Last, Part 6 reflects on the development of the Web, web archiving practices, changes to preservation efforts, and the long-term sustainability of web archives. Written by Julien Masanès, Daniela Major, and Daniel Gomes, this singular chapter offers some final thoughts on the “ethical duty to archive public content” (p. 291) and on ways to make this content accessible. The fragility and quick-paced evolution of the Web presents myriad difficulties in collecting and preserving everything, but the threat of irrelevance and obsolescence is too great of a jeopardy in this technological age.

Overall, The Past Web is eloquent and demonstrates innovative concepts in web archiving theory and practice. The essays cover a lot of ground in around ten pages each, and their short length may leave the reader unfulfilled and wanting more—perhaps a good excuse for the editors to compile more essays for another volume. The acknowledgments section is quite meta; because this work is available in e-book form, the editors worked to preserve all the links in the electronic version of the book. Consequently, any links that happen to be broken can be recovered from the Arquivo.pt Web Archive. This is a nice salutary nod to the problem of link rot discussed in some chapters.

One critique is the amount of technical lexicon found throughout the book. The specific terminology, complex web crawling concepts, and programming-specific language may be overwhelming for readers who do not have computer programming or coding experience. In the preface, the editors state that the book aims not only to promote web archiving as accessible to all but also to provide background information for newcomers (p. xii). The editors admit that readers' levels of technical knowledge will vary and that part of their motivation in writing the book was to help those interested in web archiving to get started (p. xii). Another motivation was to offer educators a source to use in teaching web archiving to students. Thus, with these purposes in mind, the editors compiled a book not only for web archivists but also for all web users interested in the past (p. xii). While these ideas make sense separately, they conflict when juxtaposed. An excess of complicated or obscure language creates potential barriers to comprehension. Accessibility for all means using language for all, and this book does not always live up to that ideal.

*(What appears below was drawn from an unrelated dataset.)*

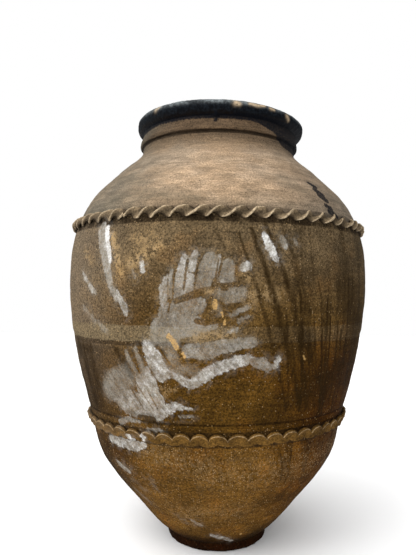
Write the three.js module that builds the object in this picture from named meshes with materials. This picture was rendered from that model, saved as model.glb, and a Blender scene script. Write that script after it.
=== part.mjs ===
// A large hand-built storage jar of fired clay: a foot disc, four wall sections, a collar and a rolled rim,
// luted together with slip, and two twisted clay ropes laid over the joints that carry the most load.
// Millimetres, +Z up. The origin is the centre of the underside, and -Y is the front.
import * as THREE from "three";

// ---- Driving dimensions ----

// Heights of the sections, from the ground up.
const heelHeight = 22;
const lowerWallHeight = 275;
const lowerBellyHeight = 193;
const upperBellyHeight = 240;
const shoulderHeight = 203;
const collarHeight = 32;
const rimHeight = 35;

// Outside radii, from the ground up.
const heelRadius = 118;
const conePointRadius = 200;
const kneeRadius = 277;
const lowerJointRadius = 299;
const bellyJointRadius = 344;
const bellyRadius = 354;
const upperJointRadius = 338.5;
const shoulderRoundRadius = 303;
const shoulderPointRadius = 246.5;
const neckRadius = 188;
const heelLean = 1;

// How far the collar and the rim stand out beyond the neck.
const collarFootOverhang = 6;
const collarTopOverhang = 3;
const rimOverhang = 16;

// The collar's lower edge is cut under, and is fullest a little above that. The rim is widest at its middle.
const collarUndercut = 3;
const collarUndercutRise = 2.5;
const collarBulge = 1;
const collarBulgeRise = 7;
const rimMiddleShare = 0.52;

// Heights of the outline's points in their own section, above its lower joint or below its upper one.
const conePointRise = 88;
const kneeDrop = 82;
const bellyPeakRise = 122;
const shoulderRoundRise = 70;
const shoulderPointDrop = 75;
const neckDrop = 10;

// Clay thickness, square to the wall.
const heelWall = 26;
const neckWall = 20;
const floorThickness = 27;
const heelEdgeRadius = 10;

// Joints: the upper edge of each section is bevelled up towards the inside and wears a coat of slip.
const jointRise = 7;
const slipThickness = 1.6;
const slipInset = 1.2;
const seatGap = 0.3;

// The guide line scored round the belly above the lower rope.
const grooveRise = 28;
const grooveDepth = 1.5;
const grooveHalfWidth = 2;

// The twisted ropes: a strip of clay that makes half a turn in each pitch.
const ropePitch = 36;
const ropeWidth = 21;
const ropeThickness = 12;
const ropeFlattening = 0.62;
const ropeBury = 2.5;
const ropeGap = 0.7;
const ropeEndGap = 0.6;
const upperSpliceDegrees = -33;
const lowerSpliceDegrees = 98;

// How finely the solids are cut.
const aroundSteps = 48;
const ropeStepsPerPitch = 3;
const ropeSidePoints = 6;

// ---- The outline of the wall ----

const lowerJoint = heelHeight + lowerWallHeight;
const bellyJoint = lowerJoint + lowerBellyHeight;
const upperJoint = bellyJoint + upperBellyHeight;
const collarJoint = upperJoint + shoulderHeight;
const rimJoint = collarJoint + collarHeight;

// Each station is [height, radius].
const stations = [
  [heelHeight, heelRadius],
  [heelHeight + conePointRise, conePointRadius],
  [lowerJoint - kneeDrop, kneeRadius],
  [lowerJoint, lowerJointRadius],
  [bellyJoint, bellyJointRadius],
  [bellyJoint + bellyPeakRise, bellyRadius],
  [upperJoint, upperJointRadius],
  [upperJoint + shoulderRoundRise, shoulderRoundRadius],
  [collarJoint - shoulderPointDrop, shoulderPointRadius],
  [collarJoint - neckDrop, neckRadius],
];
const lastStation = stations.length - 1;

// The lean is the change of radius with height. At a station it is between the slopes on either side of it,
// and nearer to that of the shorter side.
const leans = stations.map(([z, r], i) => {
  if (i === 0) return heelLean;
  if (i === lastStation) return 0;
  const [z0, r0] = stations[i - 1];
  const [z1, r1] = stations[i + 1];
  const below = (r - r0) / (z - z0);
  const above = (r1 - r) / (z1 - z);
  return THREE.MathUtils.lerp(below, above, (z - z0) / (z1 - z0));
});

// Outside radius of the wall at a height, and its lean: a smooth curve through the stations.
function wallAt(height) {
  if (height >= stations[lastStation][0]) return { radius: stations[lastStation][1], lean: 0 };
  const i = stations.findIndex(([z]) => z > height) - 1;
  const [z0, r0] = stations[i];
  const [z1, r1] = stations[i + 1];
  const span = z1 - z0;
  const t = (height - z0) / span;
  const radius =
    (2 * t ** 3 - 3 * t ** 2 + 1) * r0 +
    (t ** 3 - 2 * t ** 2 + t) * span * leans[i] +
    (3 * t ** 2 - 2 * t ** 3) * r1 +
    (t ** 3 - t ** 2) * span * leans[i + 1];
  const lean =
    ((6 * t ** 2 - 6 * t) * (r0 - r1)) / span +
    (3 * t ** 2 - 4 * t + 1) * leans[i] +
    (3 * t ** 2 - 2 * t) * leans[i + 1];
  return { radius, lean };
}

// Inside radius at a height: the wall thins evenly from the heel to the neck.
function boreAt(height) {
  const { radius, lean } = wallAt(height);
  const share = THREE.MathUtils.clamp((height - heelHeight) / (collarJoint - heelHeight), 0, 1);
  const thickness = THREE.MathUtils.lerp(heelWall, neckWall, share);
  return radius - thickness * Math.hypot(1, lean);
}

const neckBore = neckRadius - neckWall;
const collarFootRadius = neckRadius + collarFootOverhang;
const collarTopRadius = neckRadius + collarTopOverhang;
const rimRadius = neckRadius + rimOverhang;

// ---- Solids ----

const clay = (colour) =>
  new THREE.MeshStandardMaterial({ color: colour, roughness: 0.88, metalness: 0 });
const materials = {
  lowerClay: clay(0x6b4a2c),
  upperClay: clay(0x9a7c5c),
  ropeClay: clay(0x7d6549),
  slip: clay(0x8a6a4a),
  tar: new THREE.MeshStandardMaterial({ color: 0x1b1c1d, roughness: 0.6, metalness: 0 }),
};

const jar = new THREE.Group();

function addMesh(name, geometry, material) {
  const mesh = new THREE.Mesh(geometry, material);
  mesh.name = name;
  jar.add(mesh);
}

// A solid of revolution about Z. Its outline of [radius, height] runs up the outside and down the inside.
function turned(name, outline, material) {
  const closed = outline[0][0] === 0 ? outline : [...outline, outline[0]];
  const points = closed.map(([radius, height]) => new THREE.Vector2(radius, height));
  const geometry = new THREE.LatheGeometry(points, aroundSteps);
  geometry.rotateX(Math.PI / 2);
  addMesh(name, geometry, material);
}

// Heights from low to high in equal steps.
function heightsBetween(low, high, steps) {
  return Array.from({ length: steps + 1 }, (_, i) => THREE.MathUtils.lerp(low, high, i / steps));
}

const halfSeam = slipThickness / 2 + seatGap;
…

Thankfully, criticisms of the book are few, and the diversity and ingenuity of topics found in the chapters make the work a welcome addition to the literature of the field; the reference sections alone offer a comprehensive bibliography of web preservation. The book's significance within the scholarship of the web archiving field is evident, and I cannot think of another work that offers as distinct an array of creative web archiving initiatives. This work not only describes the theoretical purpose and methods of web archiving; rather, this book shows readers what can be done with web archiving and how various projects and case studies can work toward preserving digital content in a holistic sense.

Notes

In 2005, Ross Harvey published Preserving Digital Materials, which references web archives and archiving web content, but the book by Masanès is thought to be the first comprehensive one published about web archiving. Ross Harvey, Preserving Digital Materials (München: K.G.Saur, 2005); Julien Masanès, Web Archiving (Switzerland: Springer Nature, 2006).
William E. Landis and Robin L. Chandler, eds., Archives and the Digital Library (London: Routledge, 2008).
Niels Brügger, Archiving Websites: General Considerations and Strategies (Århus: Centre for Internet Research, 2005); Adrian Brown, Archiving Websites: A Practical Guide for Information Management Professionals (London: Facet, 2006).
Abigail De Kosnik, Rogue Archives: Digital Cultural Memory and Media Fandom (Cambridge, MA: MIT Press, 2016).
Niels Brügger and Ralph Schroeder, eds., The Web as History: Using Web Archives to Understand the Past and the Present (London: UCL Press, 2017); Niels Brügger, The Archived Web: Doing History in the Digital Age (Cambridge, MA: MIT Press, 2018); Ian Milligan and Niels Brügger, eds., The SAGE Handbook of Web History (London: SAGE, 2018); Niels Brügger and Ditte Larson, eds., The Historical Web and Digital Humanities: The Case of National Web Domains (New York: Routledge, 2019).